Let’s look at a couple of examples of aspects of your personal footprint as a photographer:

Positive impact

  • Taxes
  • Job creation/outsourcing

Negative impact

  • Equipment production & shipping
  • Travel emissions
  • Personal and business waste

Your footprint also extends beyond your own personal impact. The work you create also has its own footprint. It might promote a product, a service, or a lifestyle – and these all have their own footprints.

Travel photography inspires more people to travel, which brings with it many sustainability challenges. Product and fashion photography encourages increased consumption without considering the footprint of the whole impact of production and the lifecycle of what is being promoted.

Example: The Footprint of Travel Photography

Let’s take this example of a photo from travel in Jordan, and break down some of the potential impacts an image like this might have:

Positive tourism footprint impacts

  • Increased tourism can provide more jobs and provide locals with high wages and allow them to improve their quality of life
  • Taxes from tourism can boost the local economy and also help pay for improved infrastructure
  • Increased tourism can raise awareness and promote conservation and restoration projects

Negative tourism footprint impacts

  • As areas become more popular for tourists, the cost of living for locals can increase
  • Property is purchased by foreign investors
  • Foreign businesses take more than they contribute
  • Increased visitors can put a strain on local resources, such as water, food, energy and healthcare
  • In poorer regions, children are encouraged to work or beg instead of going to school
  • The inequality between rich and poor increases
  • Historical, cultural or natural sites irreparably damaged
  • Increased emissions & pollution from travel
  • Increase in waste production without sufficient waste management systems
  • Animal abuse

Everything we produce and consume has real-world impacts at each stage of its life cycle. To fully recognize our footprints, we need to become aware of how and what we consume and endorse, and how that affects people, nature and the climate from the sourcing of raw materials through to their disposal, and beyond.

To develop a long-term positive footprint, we need to understand:

  • The social and environmental systems that are vital to wellbeing
  • Their current state
  • How our actions can affect them
  • How our actions can restore them

What is brainprint?

At the core, brainprint is how we see the world, based on our own values and experiences.

Photography and media hugely influence our brainprint – that is, our identities, culture, and society – although much of this happens on an unconscious level. For decades, we’ve been surrounded by images and messages telling us what is desirable, how to gain status amongst our peers, and what things we should want or aspire to.

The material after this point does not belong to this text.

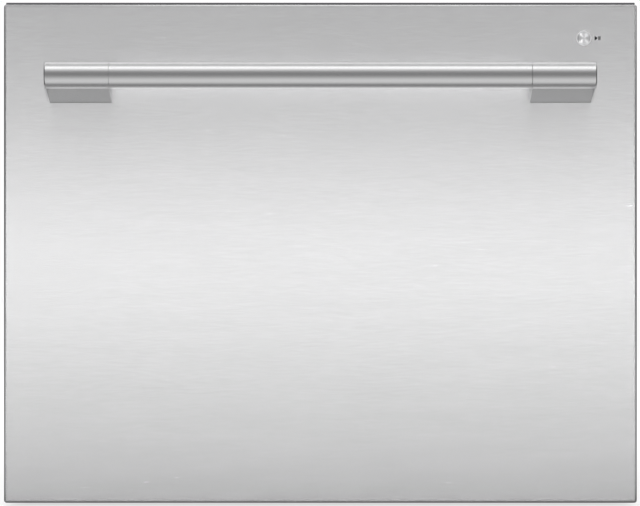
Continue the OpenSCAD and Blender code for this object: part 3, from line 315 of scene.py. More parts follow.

In fact, so much of what we consider to be “tradition” or normal these days isn’t tradition at all. From what we eat for breakfast to how we get married, much of our modern life is shaped my marketing and the media – where photography plays a key role.

Every image we see, whether that’s part of a marketing campaign or simply scrolling through social media, has the ability to influence us, and how we think, feel, and act, both towards ourselves and towards others.

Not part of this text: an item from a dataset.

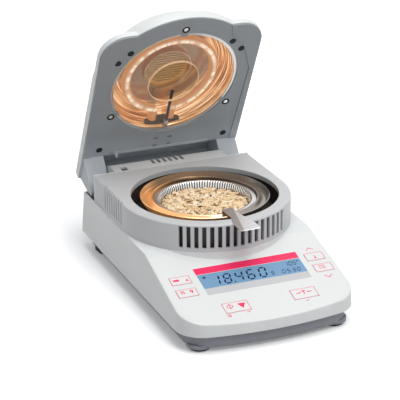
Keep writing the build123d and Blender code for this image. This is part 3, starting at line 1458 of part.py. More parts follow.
with BuildPart() as clip_screws:
    with BuildSketch(LID.offset(1.0 - CLIP_T)):
        with Locations(CLIP_SPOTS):
            Circle(2.0)
            RegularPolygon(1.0, 6, mode=Mode.SUBTRACT)
    extrude(amount=CLIP_T)
    with BuildSketch(LID.offset(0.6)):
        with Locations(CLIP_SPOTS):
            Circle(1.2)
    extrude(amount=3.4)
clip_screws.part.label = "clip_screws"
export_step(clip_screws.part, "parts/clip_screws.step")

with BuildPart() as temperature_probe:
    with BuildSketch(LID_CROSS.offset(-16.5)):
        with Locations((3.0, 6.5)):
            Circle(PROBE_R)
    extrude(amount=-(72.0 - 16.5))
    with BuildSketch(LID.offset(LID_PLATE_T + REFLECTOR_T)):
        with Locations((3.0, 68.0)):
            Rectangle(8.0, 8.0, align=(Align.CENTER, Align.MIN))
    extrude(amount=2.9)
temperature_probe.part.label = "temperature_probe"
export_step(temperature_probe.part, "parts/temperature_probe.step")
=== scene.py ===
# %% [markdown]
# A halogen moisture analyzer: a white bench balance whose lid holds a ring-shaped lamp.
# Its solids come from the CAD frame. This script gives each of them a finish, and builds
# in mesh code what CAD leaves plain: the pleated foil pan, the flakes, the glowing lamp,
# the reflector's polish and the printed panel.

# %% Frame
import math
import random

import bmesh
import bpy
from mathutils import Matrix, Vector


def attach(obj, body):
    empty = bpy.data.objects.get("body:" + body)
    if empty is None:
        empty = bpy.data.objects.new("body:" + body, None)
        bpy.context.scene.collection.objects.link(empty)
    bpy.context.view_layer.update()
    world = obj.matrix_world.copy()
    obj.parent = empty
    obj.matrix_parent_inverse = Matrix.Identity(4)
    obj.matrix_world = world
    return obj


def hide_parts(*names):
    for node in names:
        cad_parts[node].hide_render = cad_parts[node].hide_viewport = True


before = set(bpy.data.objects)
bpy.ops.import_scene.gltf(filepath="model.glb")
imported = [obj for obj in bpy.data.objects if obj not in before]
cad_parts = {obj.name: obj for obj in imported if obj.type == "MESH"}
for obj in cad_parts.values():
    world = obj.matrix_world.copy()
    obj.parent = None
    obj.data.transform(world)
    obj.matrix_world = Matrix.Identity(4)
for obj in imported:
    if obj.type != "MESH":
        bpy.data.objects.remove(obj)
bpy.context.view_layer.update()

# %% [markdown]
# Three places carry nearly everything: the pan's axis, the sloping panel and the open lid.
# Each is kept as a matrix that takes millimetres measured on that place to metres in the
# row frame, so pieces are drawn flat, where they are easy to think about, and moved once.

# %% Places
MM = 0.001
PAN_Y = 4.7
FRONT_Y = PAN_Y - 165.7
HINGE = Vector((0, PAN_Y + 105.8, 66.3))
OPEN = math.radians(63)
SLOPE = math.radians(15.7)


def place(origin, x_axis, y_axis):
    """Matrix from millimetres on a place to metres in the row frame."""
    x, y = Vector(x_axis), Vector(y_axis)
    columns = Matrix((x, y, x.cross(y))).transposed()
    return Matrix.Translation(Vector(origin) * MM) @ (columns * MM).to_4x4()


lid_y = Vector((0, math.cos(OPEN), -math.sin(OPEN)))
lid_up = Vector((0, math.sin(OPEN), math.cos(OPEN)))
AT_PAN = place((0, PAN_Y, 0), (1, 0, 0), (0, 1, 0))
AT_PANEL = place(
    (0, FRONT_Y + 2.6, 27.0), (1, 0, 0), (0, math.cos(SLOPE), math.sin(SLOPE))
)
AT_LID = place(HINGE - 105.8 * lid_y + 18.6 * lid_up, (1, 0, 0), lid_y)
print("lid centre", [round(x, 4) for x in AT_LID.translation])

# %% [markdown]
# The camera stands where the photographer's did, in front and to the left, with a long
# lens. Its place was worked out from points of the object that are known in the CAD.
# The view is Standard, so a colour written below is the colour that shows in plain light.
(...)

Areas where we are influenced by brainprint include:

  • Consumption habits
  • Desires & aspirations
  • Stereotypes & bias
  • Self-image

Let’s look at some examples of negative brainprint:

  • Image editing and manipulation promoting unrealistic beauty standards that impact mental health
  • Travel imagery may stereotype the way certain cultures are represented
  • Lack of diversity & representation in the wedding industry media, making many people feel excluded

Example: The Brainprint of Travel Photography

Using the same image as above, let’s take a look at some of the possible negative brainprint impacts of this image:

Positive tourism brainprint impacts:

  • Increased cultural awareness of the Bedouin lifestyle
  • Increased environmental awareness of the challenges of the region
  • Increased understanding of the Islamic faith and Middle Eastern cultures

Negative tourism brainprint impacts:

  • Reinforcing negative racial stereotypes
  • Cultural appropriation of Middle Eastern culture and traditions
  • “Traditional” tourist activities such as camel or donkey rides encourage animal abuse
  • The commodification of people and places as tourists travel to get the Instagram shot and quickly move on, rather than taking time to engage in the history and culture of an area.

Can we use brainprint for positive change?

While brainprint can promote unsustainable consumption, environmentally damaging behaviour and negative stereotypes, we can also use the power of brainprint to create a most equal, just, and sustainable future for all people and the planet.

This begins with being more analytical and critical of the images we are sharing, and the potential impacts they may have. We can use photography to promote sustainable lifestyles, address inequalities and encourage the protection of nature and non-human animals.

Final Reflection & Thoughts

– Can you think of more examples where the use of photography or film has a positive or negative effect on people?

– What are the possible footprint and brainprint impacts of the work you share?